Demokrasi, kendi egemenliği altında yaşayan azınlıkların güvenliğini asla sağlayamaz. Çünkü demokrasi, çoğunluk ve toplumun güçlü kesimlerini korumak için dizayn edilmiştir. Pakistan'da bu konu çok daha karmaşıktır. Zira Amerika'nın sözde teröre karşı savaşı Pakistan'ı da içermektedir. Hem Müslümanlar hem de Gayrimüslimlerin mabetleri ABD'nin bu savaşının aslında teröre karşı bir savaş olduğunu kanıtlamak için hedef alınmıştır.
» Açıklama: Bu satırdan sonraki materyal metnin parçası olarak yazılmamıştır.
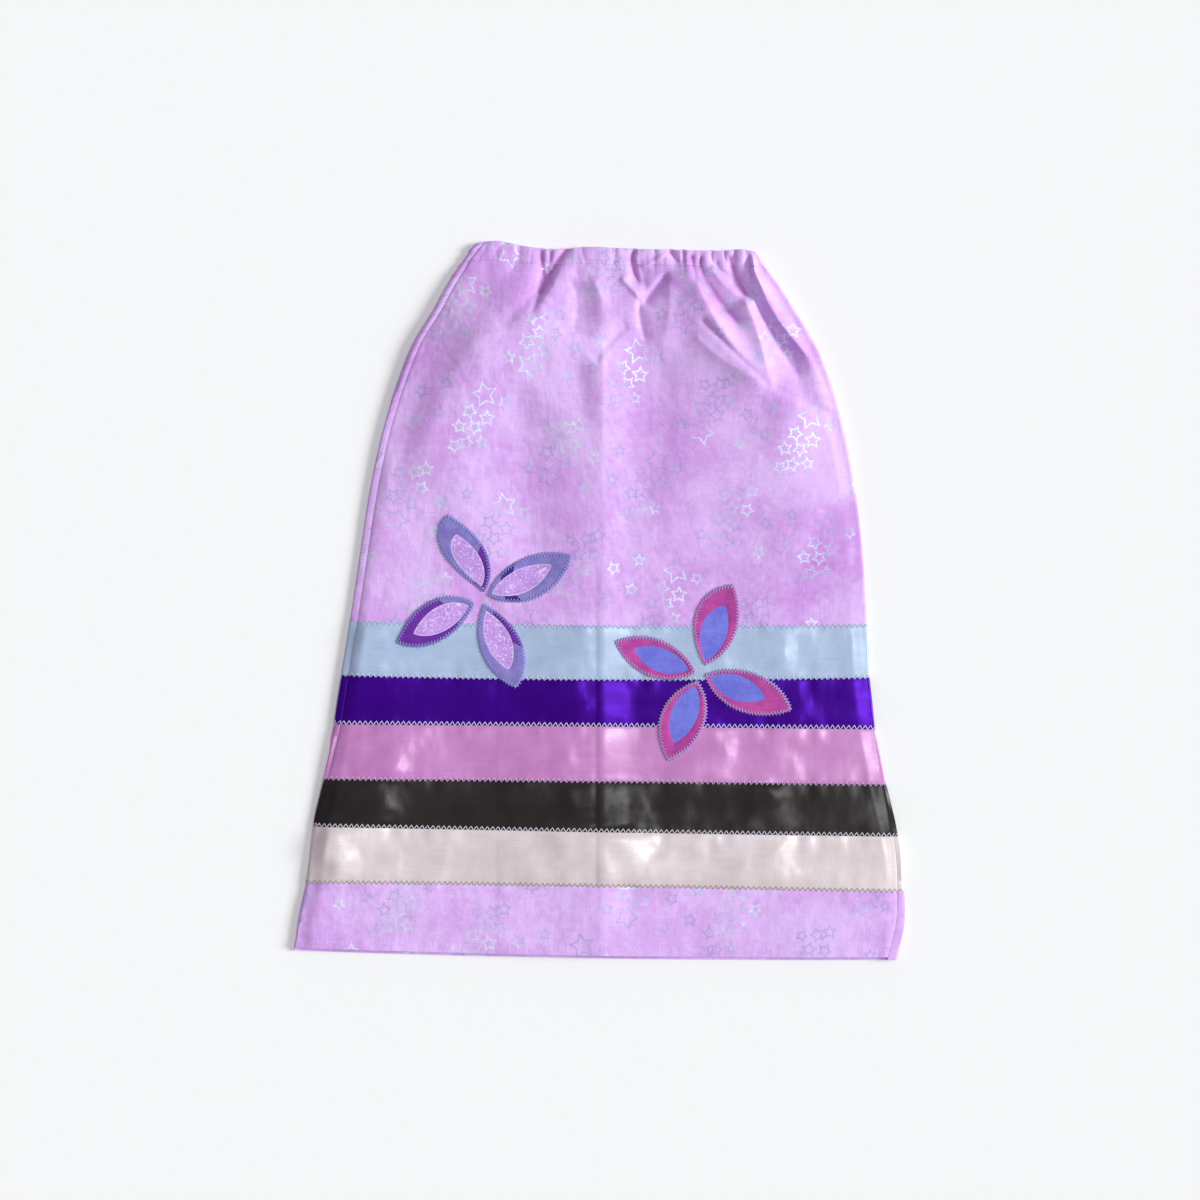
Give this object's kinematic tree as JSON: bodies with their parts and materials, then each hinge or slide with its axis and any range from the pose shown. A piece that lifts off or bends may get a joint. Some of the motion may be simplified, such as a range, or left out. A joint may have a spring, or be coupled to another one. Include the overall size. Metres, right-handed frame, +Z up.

Her zaman bu tür şüpheli saldırıların ardından İslami isimleri olan bazı karanlık örgütler saldırıların sorumluluğu üstlenmiştir. Ama üstlendikleri ise tamamen İslam'a zıttır. Böyle şüpheli karanlık saldırılar, sadece ABD'nin çıkarlarına ve onun İslam dünyasına dayatılan ajanlarına hizmet eder. Ajanlar bu olayları, ya Müslümanlar topraklarda Amerikan işgal güçlerine karşı savaşanların, ya da İslam dünyasında İslam'ın uygulanması için siyasi ve fikri mücadele yapanların peşinden gitmek için bir bahane olarak kullanıyor. İslam'dan başka hiçbir din, kendisine inanmayanların yaşamını ve onurunu korumak için sıkı emirler getirmemiştir. Rasûlullah SallAllahu Aleyhi ve Sellem şöyle buyurdu:
أَلا مَنْ قَتَلَ نَفْسًا مُعَاهِدًا لَهُ ذِمَّةُ اللَّهِ وَذِمَّةُ رَسُولِهِ فَقَدْ أَخْفَرَ بِذِمَّةِ اللَّهِ، فَلا يُرَحْ رَائِحَةَ الْجَنَّةِ، وَإِنَّ رِيحَهَا لَيُوجَدُ مِنْ مَسِيرَةِ سَبْعِينَ خَرِيفًا
"Dikkat edin, kim Allah ve Rasûlü'nün zimmeti olan anlaşmalı bir cana kıyarsa, Allah'ın zimmetine ihanet etmiştir ve cennetin kokusunu asla tadamaz. Oysa cennetin kokusu yetmiş yıllık mesafeden hissedilir."
Hizb-ut Tahrir, yaklaşan Hilafet Devletinin Anayasa Taslağı'nın 6. Maddesinde şöyle demektedir: "Devlet, iktidar, yargı, yönetim veya benzeri işler açısından tüm bireyler arasında ayrımcılığı yasaklar. Aksine ırk, din, renk ya da başka bir şeye bakmaksızın her bireye eşit muamelede bulunur." Dolayısıyla sadece Hilafet Devleti, Gayrimüslimlerin kendi inançlarına göre yaşamalarını ve ibadet etmelerini güvence altına alır, onların can, mal ve namuslarını korur. Tıpkı geçmişte Hilafet Devletinin gölgesi altında yaşadıkları gibi. Onlar kendi devletlerinin zulmünden kaçtıklarında ve İslami Hilafet Devletine sığındıklarında Hilafet, onların her şeyini korumuştur.